Firefighters added another eight percent to their containment of the Kincade Fire on Thursday and into Friday morning, aided by cool weather and calm winds. And the number of homes destroyed has risen from 141 to 167, as property owners continue to assess and report damage.
The only main area of the fire that still isn't encircled by containment lines is the northeast flank of the blaze, which is in steep and often inaccessible territory straddling Sonoma and Lake Counties.
"Most of the whole west side to the east is all real cold and looking really good,” said Sonoma County Fire Chief Mark Heine in a press conference, according to the Santa Rosa Press-Democrat. 'There is still work to do on the east side, in the hills above Middletown… in the very rugged area through the Geysers geothermal property. It’s really hard territory for the crews to get in."
The fire has burned a total of 77,758 acres, up slightly from the 76,825 acre figure given on Thursday morning.
As the Press-Democrat reports, 1,400 PG&E customers in and around the fire zone are still without power, in addition to 325 customers in the Bodega Highway corridor around Occidental and Freestone.
Sonoma County residents returning home after being evacuated tell ABC 7 that the experience was dramatically different than during the Tubbs Fire two years ago.
"It was less stressful because we knew: 10 a.m. Saturday morning, out by 4 p.m. in the afternoon," says resident Kim Tyner. "And that was well ahead of the fire." Tyner and her husband added that people were nicer as they went about evacuating in traffic, which was also different than during the Tubbs Fire panic.
This fire also didn't move as fast into a densely populated residential fire in the middle of the night the way the Tubbs Fire did.

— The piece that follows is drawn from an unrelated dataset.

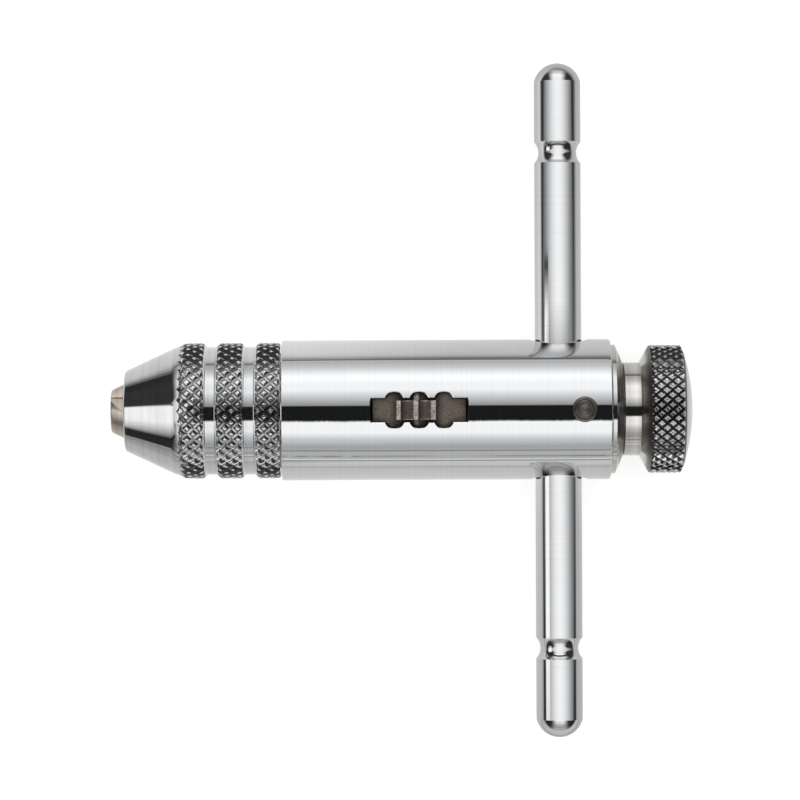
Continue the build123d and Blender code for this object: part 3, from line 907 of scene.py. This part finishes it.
def make_bar():
    """Bar with domed ends and a round groove near each end."""
    half = (bar_high - bar_low) / 2
    dome = 2.7
    dome_radius = (bar_radius**2 + dome**2) / (2 * dome)
    groove, groove_half, groove_depth = 36.25, 1.54, 0.63
    groove_radius = (groove_half**2 + groove_depth**2) / (2 * groove_depth)
    right = [
        (groove - groove_half, bar_radius),
        *arc((groove - groove_half, bar_radius), (groove + groove_half, bar_radius), groove_radius, -1, 14),
        (half - dome, bar_radius),
        *arc((half - dome, bar_radius), (half, 0), dome_radius, 1, 14),
    ]
    left = [(-x, reach) for x, reach in reversed(right)]
    bar = turned("sliding_bar", left + right, 96, closed=False)
    take(bar)
    bpy.ops.transform.rotate(value=pi / 2, orient_axis="Z", center_override=(0, 0, 0))
    bpy.ops.transform.translate(value=(bar_x * MM, (bar_low + bar_high) / 2 * MM, 0))
    settle(bar, smooth=12)
    finish_piece(bar, "tommy_bar", bar_chrome, "bar_chrome", "tommy_bar")


# Clamping knob

def make_knob():
    """Knob's turned body and its knurled grip."""
    tip_chamfer = 0.4
    edge_x, edge_radius = grip_end + 0.45, 8.35
    dome = knob_rear - edge_x
    dome_radius = (edge_radius**2 + dome**2) / (2 * dome)
    core = knob_radius - knurl_height - under_valleys
    profile = [
        (knob_front, 0),
        (knob_front, screw_radius - tip_chamfer),
        (knob_front + tip_chamfer, screw_radius),
        (neck_start, screw_radius),
        (neck_start, neck_radius - chamfer),
        (neck_start + chamfer, neck_radius),
        (neck_end, neck_radius),
        (grip_start - 0.03, knob_radius - 0.05),
        (grip_start, knob_radius - 0.09),
        (grip_start, core),
        (grip_end + 0.2, core),
        (edge_x, edge_radius),
        *arc((edge_x, edge_radius), (knob_rear, 0), dome_radius, 1, 12),
    ]
    body = turned("knob_body", profile, 128, closed=False)
    finish_piece(body, "clamp_knob", knob_chrome, "knob_chrome", "clamp_knob")
    crest = knob_radius - 0.01
    below = core - 0.6
    outline = [
        (grip_start - 0.02, below),
        (grip_start - 0.02, crest - 0.06),
        (grip_start + 0.04, crest),
        (grip_end, crest),
        (edge_x, edge_radius + 0.02),
        (edge_x, below),
    ]
    grip = knurled_band(
        "knob_grip", outline, knob_knurl_pitch, knob_knurl_count, knob_radius, knob_bridge
    )
    finish_piece(grip, "clamp_knob", grip_chrome, "knob_chrome")


# Rear bush and plug

def make_bush():
    """Bush in the housing's rear, with the screw's bore, the pad's bore, the bar's hole and the ball's."""
    shank = shank_radius - 0.02
    cone_foot = bush_radius - 2.6
    screw_bore, screw_floor = screw_radius + 0.05, bush_rear - 3.75
    pad_bore = 4.11
    profile = [
        (bush_front, 0),
        (bush_front, shank),
        (housing_rear, shank),
        (housing_rear, bush_radius - chamfer),
        (housing_rear + chamfer, bush_radius),
        (flange_end - 0.06, bush_radius),
        (flange_end + 0.03, bush_radius - 0.06),
        (bush_rear - 0.04, cone_foot + 0.06),
        (bush_rear, cone_foot - 0.08),
        (bush_rear, screw_bore),
        (screw_floor, screw_bore),
        (screw_floor, pad_bore),
        (bar_x, pad_bore),
        (bar_x, 0),
    ]
    bush = turned("bush", profile, 128)
    combine(bush, drill("drill", bar_radius + 0.05, -10, 10, "Y", bar_x, 96), "DIFFERENCE")
    combine(bush, ball_drill(), "DIFFERENCE")
    settle(bush, smooth=12)
    finish_piece(bush, "housing", knob_chrome, "knob_chrome", "rear_bush")


def make_plug():
    """Plug of the ball's hole: a small disc whose face was pressed in with a round punch."""
    profile = [
        (plug_foot, 0),
        (plug_foot, plug_radius),
        (plug_face - 0.14, plug_radius),
        (plug_face - 0.04, plug_radius - 0.06),
        (plug_face, plug_radius - 0.18),
        (plug_face, plug_radius - 0.34),
        (plug_face - 0.13, plug_radius - 0.44),
        (plug_face - 0.13, plug_radius - 0.52),
        (plug_face - 0.03, plug_radius - 0.66),
        (plug_face - 0.05, plug_radius - 0.86),
        (plug_face - 0.16, plug_radius - 0.98),
        (plug_face - 0.12, 0.40),
        (plug_face - 0.07, 0.16),
        (plug_face - 0.06, 0),
    ]
    plug = turned("plug", profile, 64, closed=False, smooth=30)
    take(plug)
    bpy.ops.transform.rotate(value=pi / 2, orient_axis="Y", center_override=(0, 0, 0))
    bpy.ops.transform.translate(value=(plug_x * MM, 0, 0))
    settle(plug, smooth=30)
    finish_piece(plug, "housing", plug_steel, "dark_steel", "detent_plug")


make_housing()
make_sleeve()
make_bar()
make_knob()
refined("selector", "selector_slide", "selector", selector_steel, "selector_steel", 0.10, 40)
make_bush()
make_plug()
refined("jaw_upper", "jaw_one", "jaw_upper", jaw_steel, "jaw_steel", 0.16)
refined("jaw_lower", "jaw_two", "jaw_lower", jaw_steel, "jaw_steel", 0.16)

for node, metal in {
    "thrust_washer": spindle_steel,
    "spindle": spindle_steel,
    "retaining_ring": spring_steel,
    "sleeve_stop_ring": spring_steel,
    "jaw_spring_near": spring_steel,
    "jaw_spring_far": spring_steel,
    "pawl": dark_steel,
    "pawl_spring": spring_steel,
    "detent_ball": spring_steel,
    "detent_spring": spring_steel,
    "clamp_pad": dark_steel,
}.items():
    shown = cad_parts[node]
    shown.data.materials.clear()
    shown.data.materials.append(metal)


# Studio

def glow(board, colour, level):
    """Ends a material with plain light."""
    light = board.node("ShaderNodeEmission", inputs={"Color": colour, "Strength": level})
    board.node("ShaderNodeOutputMaterial", inputs={"Surface": light})


def only_seen_by(thing, *rays):
    """Hides a thing from every kind of ray but those named."""
    for ray in ("camera", "diffuse", "glossy", "transmission", "volume_scatter", "shadow"):
        setattr(thing, "visible_" + ray, ray in rays)


def add_disc(name, material):
    """A wide disc on which the tool lies, centred under it."""
    deselect()
    bpy.ops.mesh.primitive_circle_add(
        vertices=96,
        radius=400 * MM,
        fill_type="NGON",
        location=(42 * MM, 1.4 * MM, floor_z * MM),
    )
    disc = bpy.context.object
    disc.name = name
    disc.data.materials.append(material)
    return disc


def add_card(name, material, size, tilt, place):
    """A flat card, tilted round the Y axis by degrees, with its middle at a place."""
    deselect()
    bpy.ops.mesh.primitive_plane_add(size=1)
    card = bpy.context.object
    card.name = name
    card.scale = (size[0] * MM, size[1] * MM, 1)
    card.rotation_euler = (0, radians(tilt), 0)
    card.location = Vector(place) * MM
    bpy.ops.object.transform_apply(location=True, rotation=True, scale=True)
    card.data.materials.append(material)
    only_seen_by(card, "glossy")
    return card


def make_floor():
    """A pale floor under the tool, another that only metal mirrors, and a pale backdrop for the camera."""
    fade_start, fade_end = 95, 145
    material, board = finish("pale_floor")
    x, y, _ = board.place()
    reach = ((x * x + y * y) ** 0.5) / MM
    paper = board.node("ShaderNodeBsdfDiffuse", inputs={"Color": (0.80, 0.80, 0.79, 1)})
    light = board.node("ShaderNodeEmission", inputs={"Color": (1, 1, 0.99, 1), "Strength": 0.62})
    both = board.node("ShaderNodeAddShader", inputs={0: paper, 1: light})
    clear = board.node("ShaderNodeBsdfTransparent")
    edge = board.node("ShaderNodeMixShader", inputs={0: reach.ramp(fade_start, fade_end), 1: both, 2: clear})
    board.node("ShaderNodeOutputMaterial", inputs={"Surface": edge})
    disc = add_disc("floor", material)
    only_seen_by(disc, "camera", "diffuse", "shadow")

    # In mirrors the floor dims outwards and towards the bar's upper end, and has a thin dark seam.
    seam_y = -60
    material, board = finish("floor_in_mirrors")
    x, y, _ = board.place()
    reach = ((x * x + y * y) ** 0.5) / MM
    along = x / MM
    across = y / MM
    level = across.slopes(0.86, (-90, -60, -0.13), (-20, -8, 0.13), (0, 10, -0.11))
    level = level - reach.line(15, 75, 0, 0.16) - reach.line(75, 170, 0, 0.36) * across.line(-20, 20)
    level = level + along.line(-20, 10, 0.18, 0) * across.line(0, 10)
    level = level - along.line(-90, -20, 0.30, 0) * across.line(-100, -40, 1, 0)
    seam = abs(across - seam_y).ramp(0.8, 3.0, 0.62, 1.0)
    glow(board, (0.99, 1, 0.985, 1), level * seam)
    mirrored = add_disc("floor_in_mirrors", material)
    only_seen_by(mirrored, "glossy")

    deselect()
    bpy.ops.mesh.primitive_uv_sphere_add(segments=64, ring_count=32, radius=2, location=(0, 0, 0))
    dome = bpy.context.object
    dome.name = "backdrop"
    floor_cut = {"plane_co": (0, 0, (floor_z - 0.2) * MM), "plane_no": (0, 0, 1)}
    bpy.ops.object.mode_set(mode="EDIT")
    bpy.ops.mesh.select_all(action="SELECT")
    bpy.ops.mesh.bisect(clear_inner=True, use_fill=True, **floor_cut)
    bpy.ops.object.mode_set(mode="OBJECT")
    material, board = finish("pale_backdrop")
    glow(board, (1, 1, 1, 1), 0.97)
    dome.data.materials.append(material)
    only_seen_by(dome, "camera")


def make_room():
    """
    Soft light told from its direction: roll is its angle round the tool's axis from straight up, positive
    towards the bar's upper end, and lean its angle out of the plane across that axis, both in degrees.
    """
    world = bpy.data.worlds.new("studio")
    bpy.context.scene.world = world
    world.use_nodes = True
    board = Board(world.node_tree)
    way = board.node("ShaderNodeTexCoord", output="Generated")
    x, y, z = [board.node("ShaderNodeSeparateXYZ", inputs={0: way}, output=axis) for axis in range(3)]
    roll = y.sum("ARCTAN2", y, z) * degrees(1)
    lean = abs(x.sum("ARCSINE", x) * degrees(1))

    # Over the tool it is bright, and dims for light that leans towards the nose or the knob.
    over = 0.10 + 1.14 * (1 - x * x)

    # On both sides of that it is bright and dims downwards, with two thin seams towards the bar's lower end.
    upper_side = roll.slopes(1.20, (44, 54, 0.14), (58, 75, -0.60), (75, 90, -0.26))
    lower_side = roll.slopes(1.32, (-34, -48, -0.54), (-48, -62, -0.32), (-64, -74, 0.08))
    patches = board.noise(1 / 26, x, detail=1.0).ramp(0.38, 0.58, 1.0, 0.5)
    seams = abs(roll + 70.5).ramp(0.4, 2.0, 0.55, 1.0) * abs(roll + 82).ramp(0.6, 2.6, patches, 1.0)
    side = upper_side.smaller(lower_side * seams) * lean.ramp(12, 40, 1.0, 0.02)

    aside = (abs(roll) + lean.line(30, 46, 0, 8)).ramp(18, 28)
    above = over * (1 - aside) + side * aside
    horizon = z.ramp(-0.06, 0.0) * z.fall(0.0, 0.06) * y.line(-0.1, 0.1, 0.45, 0.2)
    level = above * z.ramp(-0.02, 0.02) + 0.02 + horizon
    light = board.node("ShaderNodeBackground", inputs={"Color": (0.97, 0.985, 1.0, 1), "Strength": level})
    board.node("ShaderNodeOutputWorld", inputs={"Surface": light})


def make_cards():
    """A black card over the tool, and a white one in front of its nose."""
    material, board = finish("black_card")
    x, y, _ = board.place()
    along = x / MM
    across = y / MM
    ragged = board.noise(0.5 * MM, x, detail=3.0) + board.noise(9 * MM, x)
    share = (across + 1.6 * ragged - 1.6).ramp(-9.4, -7.4) * along.line(88, 91, 1.0, 0.86)
    share = share * (1 - across.line(2.9, 3.5, 0, 0.28) - across.line(3.5, 16.5, 0, 0.72))
    black = board.node("ShaderNodeEmission", inputs={"Color": (0.9, 0.95, 1, 1), "Strength": 0.012})
    clear = board.node("ShaderNodeBsdfTransparent")
    soft = board.node("ShaderNodeMixShader", inputs={0: share, 1: clear, 2: black})
    board.node("ShaderNodeOutputMaterial", inputs={"Surface": soft})
    card = add_card("black_card", material, (104, 52), 0, (61, 4, 30.25))

    material, board = finish("white_card")
    across = board.place()[1] / MM
    glow(board, (1, 1, 1, 1), across.line(-140, -45, 0.0, 1.3) * across.line(18, 28, 1.0, 0.0))
    front = add_card("white_card", material, (80, 180), -49, (-113.6, -60, 98.5))


def make_camera():
    """Straight above the tool, far enough for the photograph's mild perspective."""
    data = bpy.data.cameras.new("camera")
    camera = bpy.data.objects.new("camera", data)
    bpy.context.scene.collection.objects.link(camera)
    distance = 540.0
    frame_width = 117.2
    frame_centre = (42.22, 1.46)
    roll = -0.25
    data.sensor_width = 36.0
    data.lens = data.sensor_width * distance / frame_width
    camera.location = Vector((*frame_centre, distance)) * MM
    camera.rotation_euler = (0, 0, radians(roll))
    data.clip_start = 0.01
    data.clip_end = 10
    bpy.context.scene.camera = camera


make_floor()
make_room()
make_cards()
make_camera()
bpy.context.scene.view_settings.view_transform = "Standard"

deselect()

On Thursday, the Chronicle published this visual, interactive piece illustrating the likely ignition point of the Kincade Fire: a PG&E transmission tower that sits beside a decommissioned geothermal plant. The fire was first reported last Wednesday, ironically, on a spot along Burned Mountain Road where it meets Kincade Road, very close to this tower. One has to assume that Burned Mountain Road was so named just after this mountain burned sometime in the past.